**CHALLENGE**
Repeat everything in the material exactly.

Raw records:

(begin)

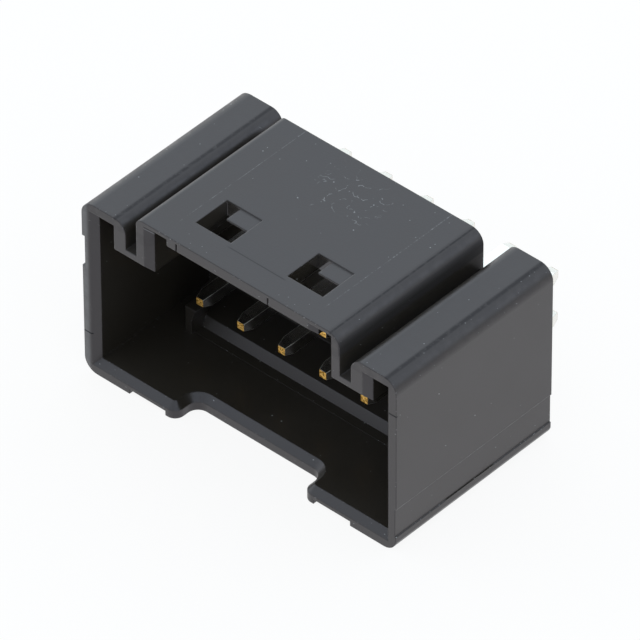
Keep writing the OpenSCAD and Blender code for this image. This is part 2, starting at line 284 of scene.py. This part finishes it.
# Table: a smooth sheet of white coated paper under the part, 4 m wide so that it fills every view.
# Seen directly or in a reflection it is mostly its own white, and it keeps part of the shadow.
table_mesh = bpy.data.meshes.new("table_sheet")
half = 2.0
corners = [(-half, -half, 0), (half, -half, 0), (half, half, 0), (-half, half, 0)]
table_mesh.from_pydata(corners, [], [(0, 1, 2, 3)])
table = bpy.data.objects.new("table_sheet", table_mesh)
bpy.context.collection.objects.link(table)
coated = bpy.data.materials.new("white_coated_paper")
coated.use_nodes = True
tree = coated.node_tree
tree.nodes.clear()
paper = node(tree, "ShaderNodeBsdfPrincipled", Base_Color=linear("#f4f4f4"), Roughness=0.9)
lit = node(tree, "ShaderNodeEmission", Color=linear("#ffffff"), Strength=1.0)
ray = node(tree, "ShaderNodeLightPath").outputs
seen = either(tree, ray["Is Camera Ray"], ray["Is Glossy Ray"], ray["Is Transmission Ray"])
mixed = node(tree, "ShaderNodeMixShader", i0=times(tree, seen, 0.9), i1=paper.outputs[0], i2=lit.outputs[0])
node(tree, "ShaderNodeOutputMaterial", Surface=mixed.outputs[0])
table_mesh.materials.append(coated)


# Light: a white tent. A ring of soft boxes stands at 20 to 45 degrees all round, the top of the
# tent is a little darker, and the gap above the table is dim.
world = bpy.data.worlds.new("light_tent")
world.use_nodes = True
tree = world.node_tree
tree.nodes.clear()
towards = node(tree, "ShaderNodeTexCoord").outputs["Generated"]
way = node(tree, "ShaderNodeSeparateXYZ", Vector=towards).outputs
tent = node(tree, "ShaderNodeValToRGB", Fac=way["Z"])
stops = tent.color_ramp.elements
# the height up the tent, from 0 at the table to 1 overhead, and the light's colour there
for height, shade in ((0.0, (0.31, 0.31, 0.31)), (0.20, (0.38, 0.39, 0.39)), (0.36, (0.91, 1.02, 1.09)),
                      (0.70, (0.91, 1.02, 1.09)), (0.79, (0.56, 0.62, 0.66)), (1.0, (0.62, 0.69, 0.74))):
    stop = stops[0] if height == 0.0 else stops[-1] if height == 1.0 else stops.new(height)
    stop.position = height
    stop.color = (*shade, 1)
# the left side has a box down to the table, and the camera's side is open and dimmer
on_left = node(tree, "ShaderNodeMapRange", Value=way["X"], From_Min=-0.4, From_Max=-0.8).outputs[0]
low_down = node(tree, "ShaderNodeMapRange", Value=way["Z"], From_Min=0.5, From_Max=0.36).outputs[0]
boxes = node(tree, "ShaderNodeMix", {"data_type": "RGBA"}, Factor=times(tree, on_left, low_down),
             A=tent.outputs["Color"], B=(1.1, 1.15, 1.16, 1)).outputs["Result"]
level = node(tree, "ShaderNodeMapRange", Value=way["Y"], From_Min=-0.8, From_Max=-0.3,
             To_Min=0.95, To_Max=1.4).outputs[0]
lamps = node(tree, "ShaderNodeBackground", Color=boxes, Strength=level)
# what the camera sees past the table is plain white
plain = node(tree, "ShaderNodeBackground", Color=linear("#ffffff"), Strength=1.0)
ray = node(tree, "ShaderNodeLightPath").outputs
sky = node(tree, "ShaderNodeMixShader", i0=ray["Is Camera Ray"], i1=lamps.outputs[0], i2=plain.outputs[0])
node(tree, "ShaderNodeOutputWorld", Surface=sky.outputs[0])
bpy.context.scene.world = world


# Camera: a long lens 0.46 m away, 42 degrees to the right of the mouth and 41 degrees up, with no
# depth of field. It follows the mouth, so that the part stays in the frame if its depth changes.
camera = bpy.data.cameras.new("camera")
camera.sensor_width = 36
camera.lens = 578.025
camera.clip_start = 0.05
camera.clip_end = 10
viewer = bpy.data.objects.new("camera", camera)
bpy.context.collection.objects.link(viewer)
right = Vector((0.7429067, 0.6693861, -0.0034336))
up = Vector((-0.4357310, 0.4874698, 0.7566450))
back = Vector((0.5081614, -0.5606206, 0.6538169))
distance = 0.4615
aim = Vector((0.000112, housing_low.y + 0.005339, 0.004898))
viewer.matrix_world = Matrix((right, up, back)).transposed().to_4x4()
viewer.matrix_world.translation = aim + back * distance
bpy.context.scene.camera = viewer
bpy.context.scene.view_settings.view_transform = "Standard"
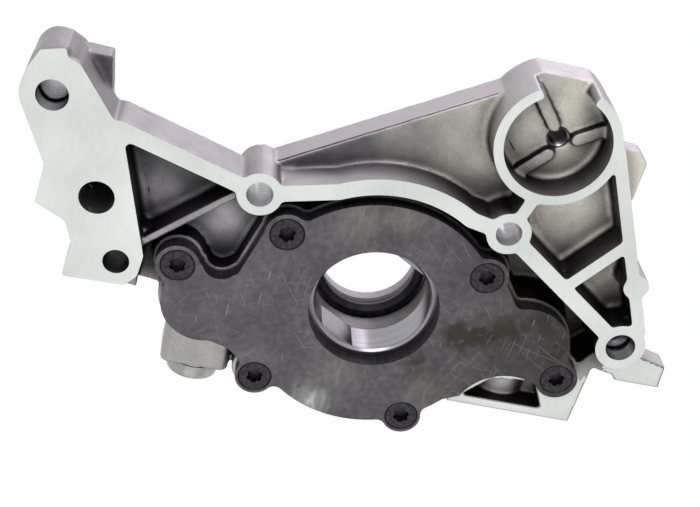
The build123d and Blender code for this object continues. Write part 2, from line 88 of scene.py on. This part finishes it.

(end)

**RESULT OF THE TASK**
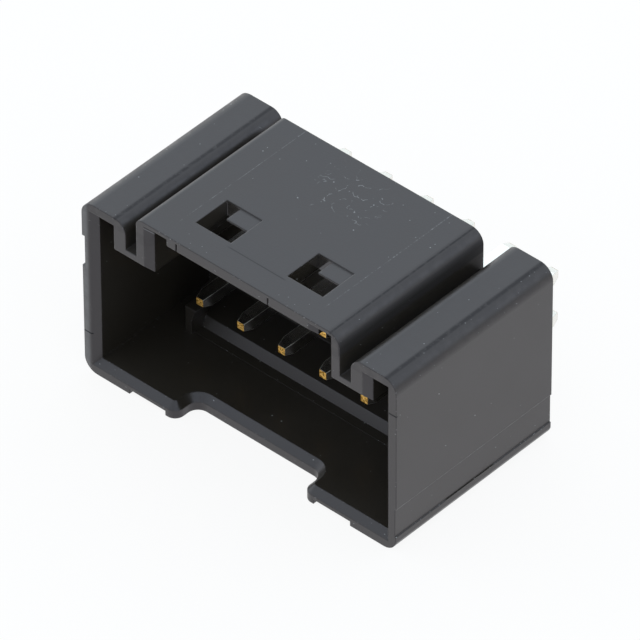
Keep writing the OpenSCAD and Blender code for this image. This is part 2, starting at line 284 of scene.py. This part finishes it.
# Table: a smooth sheet of white coated paper under the part, 4 m wide so that it fills every view.
# Seen directly or in a reflection it is mostly its own white, and it keeps part of the shadow.
table_mesh = bpy.data.meshes.new("table_sheet")
half = 2.0
corners = [(-half, -half, 0), (half, -half, 0), (half, half, 0), (-half, half, 0)]
table_mesh.from_pydata(corners, [], [(0, 1, 2, 3)])
table = bpy.data.objects.new("table_sheet", table_mesh)
bpy.context.collection.objects.link(table)
coated = bpy.data.materials.new("white_coated_paper")
coated.use_nodes = True
tree = coated.node_tree
tree.nodes.clear()
paper = node(tree, "ShaderNodeBsdfPrincipled", Base_Color=linear("#f4f4f4"), Roughness=0.9)
lit = node(tree, "ShaderNodeEmission", Color=linear("#ffffff"), Strength=1.0)
ray = node(tree, "ShaderNodeLightPath").outputs
seen = either(tree, ray["Is Camera Ray"], ray["Is Glossy Ray"], ray["Is Transmission Ray"])
mixed = node(tree, "ShaderNodeMixShader", i0=times(tree, seen, 0.9), i1=paper.outputs[0], i2=lit.outputs[0])
node(tree, "ShaderNodeOutputMaterial", Surface=mixed.outputs[0])
table_mesh.materials.append(coated)


# Light: a white tent. A ring of soft boxes stands at 20 to 45 degrees all round, the top of the
# tent is a little darker, and the gap above the table is dim.
world = bpy.data.worlds.new("light_tent")
world.use_nodes = True
tree = world.node_tree
tree.nodes.clear()
towards = node(tree, "ShaderNodeTexCoord").outputs["Generated"]
way = node(tree, "ShaderNodeSeparateXYZ", Vector=towards).outputs
tent = node(tree, "ShaderNodeValToRGB", Fac=way["Z"])
stops = tent.color_ramp.elements
# the height up the tent, from 0 at the table to 1 overhead, and the light's colour there
for height, shade in ((0.0, (0.31, 0.31, 0.31)), (0.20, (0.38, 0.39, 0.39)), (0.36, (0.91, 1.02, 1.09)),
                      (0.70, (0.91, 1.02, 1.09)), (0.79, (0.56, 0.62, 0.66)), (1.0, (0.62, 0.69, 0.74))):
    stop = stops[0] if height == 0.0 else stops[-1] if height == 1.0 else stops.new(height)
    stop.position = height
    stop.color = (*shade, 1)
# the left side has a box down to the table, and the camera's side is open and dimmer
on_left = node(tree, "ShaderNodeMapRange", Value=way["X"], From_Min=-0.4, From_Max=-0.8).outputs[0]
low_down = node(tree, "ShaderNodeMapRange", Value=way["Z"], From_Min=0.5, From_Max=0.36).outputs[0]
boxes = node(tree, "ShaderNodeMix", {"data_type": "RGBA"}, Factor=times(tree, on_left, low_down),
             A=tent.outputs["Color"], B=(1.1, 1.15, 1.16, 1)).outputs["Result"]
level = node(tree, "ShaderNodeMapRange", Value=way["Y"], From_Min=-0.8, From_Max=-0.3,
             To_Min=0.95, To_Max=1.4).outputs[0]
lamps = node(tree, "ShaderNodeBackground", Color=boxes, Strength=level)
# what the camera sees past the table is plain white
plain = node(tree, "ShaderNodeBackground", Color=linear("#ffffff"), Strength=1.0)
ray = node(tree, "ShaderNodeLightPath").outputs
sky = node(tree, "ShaderNodeMixShader", i0=ray["Is Camera Ray"], i1=lamps.outputs[0], i2=plain.outputs[0])
node(tree, "ShaderNodeOutputWorld", Surface=sky.outputs[0])
bpy.context.scene.world = world


# Camera: a long lens 0.46 m away, 42 degrees to the right of the mouth and 41 degrees up, with no
# depth of field. It follows the mouth, so that the part stays in the frame if its depth changes.
camera = bpy.data.cameras.new("camera")
camera.sensor_width = 36
camera.lens = 578.025
camera.clip_start = 0.05
camera.clip_end = 10
viewer = bpy.data.objects.new("camera", camera)
bpy.context.collection.objects.link(viewer)
right = Vector((0.7429067, 0.6693861, -0.0034336))
up = Vector((-0.4357310, 0.4874698, 0.7566450))
back = Vector((0.5081614, -0.5606206, 0.6538169))
distance = 0.4615
aim = Vector((0.000112, housing_low.y + 0.005339, 0.004898))
viewer.matrix_world = Matrix((right, up, back)).transposed().to_4x4()
viewer.matrix_world.translation = aim + back * distance
bpy.context.scene.camera = viewer
bpy.context.scene.view_settings.view_transform = "Standard"
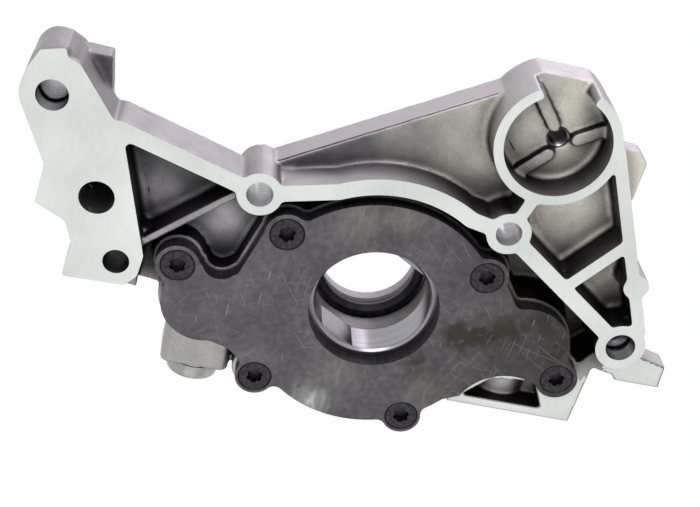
The build123d and Blender code for this object continues. Write part 2, from line 88 of scene.py on. This part finishes it.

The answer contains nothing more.